Learnings from Chaos Engineering in Node.js

Jesse Warden - Jul 23 '21 - - Dev Community

Working on Chaos Engineering on the code, not infrastructure, level and have some learnings to share.

Infra vs Software

Googling chaos engineering results in a ton of infra & open source tooling around breaking it. That's not what I'm doing.

Little seems aimed around the software side. I'm still new at this, but most is focused on EC2's/servers, networking support services around that, & some on Serverless. Code appears in the Site Reliability or Cyber realm.

Googling is Hard

2nd, googling is hard. "How to cause memory leeks in Node.js" results in 20 results on how NOT to cause memory leeks. You have to dig in the articles for good code on how to quickly, or controllably cause them.

How To Safely Test?

3rd, integration testing this stuff is super hard & new for me. For example, overloading your CPU, even on an older Intel Mac, is harder than I thought. Given it's shared, your tests can lag your test suite, or crash your test suite. That's not "controlled" chaos.

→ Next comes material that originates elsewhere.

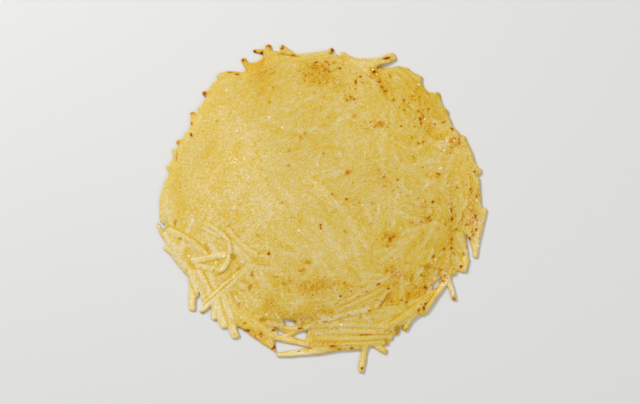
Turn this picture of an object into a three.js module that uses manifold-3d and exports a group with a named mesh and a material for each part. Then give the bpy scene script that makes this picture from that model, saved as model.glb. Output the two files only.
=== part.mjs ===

Learned to use a Worker, have it spaz out, then shut it down. It's a safe place to do heavy CPU work. It's also taught me how hard it is to use Node's native cluster api vs. their "thread" (i.e. Worker) api. For Node's amazing concurrency via Promises, cluster feels like a bad api.

It gave me a much better appreciation for Erlang/Elixir's or Akka's supervisor pattern. Just feels like a much more natural & easy to contain things. Node.js Worker and Cluster feels like "writing scripts", not code or self-contained objects.

What is Steady State vs. On Fire?

4th, and this is the boring part, you have to be able to identify steady state first; what is considered "working". What's your CPU or memory now? Except they don't have that, it's all these complicated things like "resident set size", swap, etc.

In true Node.js fashion, I just use libraries to return English. Things like Memory & Disk, though, are hard to track when things start catching fire. I have 20% memory left now. When I have 2%, my machine is unresponsive and can't tell me I have 2%.

Testing Sadness

5th & unexpected, these REST API libraries are hard to test. Side effects EVERYWHERE! It's no wonder Test Driven Development & testing in general still hasn't become the norm outside of companies that mandate it. Testing these library boundaries are awful. Spies/mocks galore.

Race Conditions

6th, even if testing inside a monolith, the race conditions/concurrency makes my head hurt. "If I add latency to all requests, then /ping takes a long time, which means my /people/list call takes an extra 4 seconds, but only if I call it while the server is pinging." Wat.

Conclusions

Not a career path I want to pursue, but I recommend trying it once for 2 reasons.

First, your google fu immediately is worthless. You have to change your perspective to find what you need.

Second, spending your life avoiding bad practices, and suddenly having to not only make them happen, but well, in a controlled environment, super hurts the brain.

This all makes me like Serverless more. Some of these problems are more easily mitigated there. Some are worse (i.e. latency).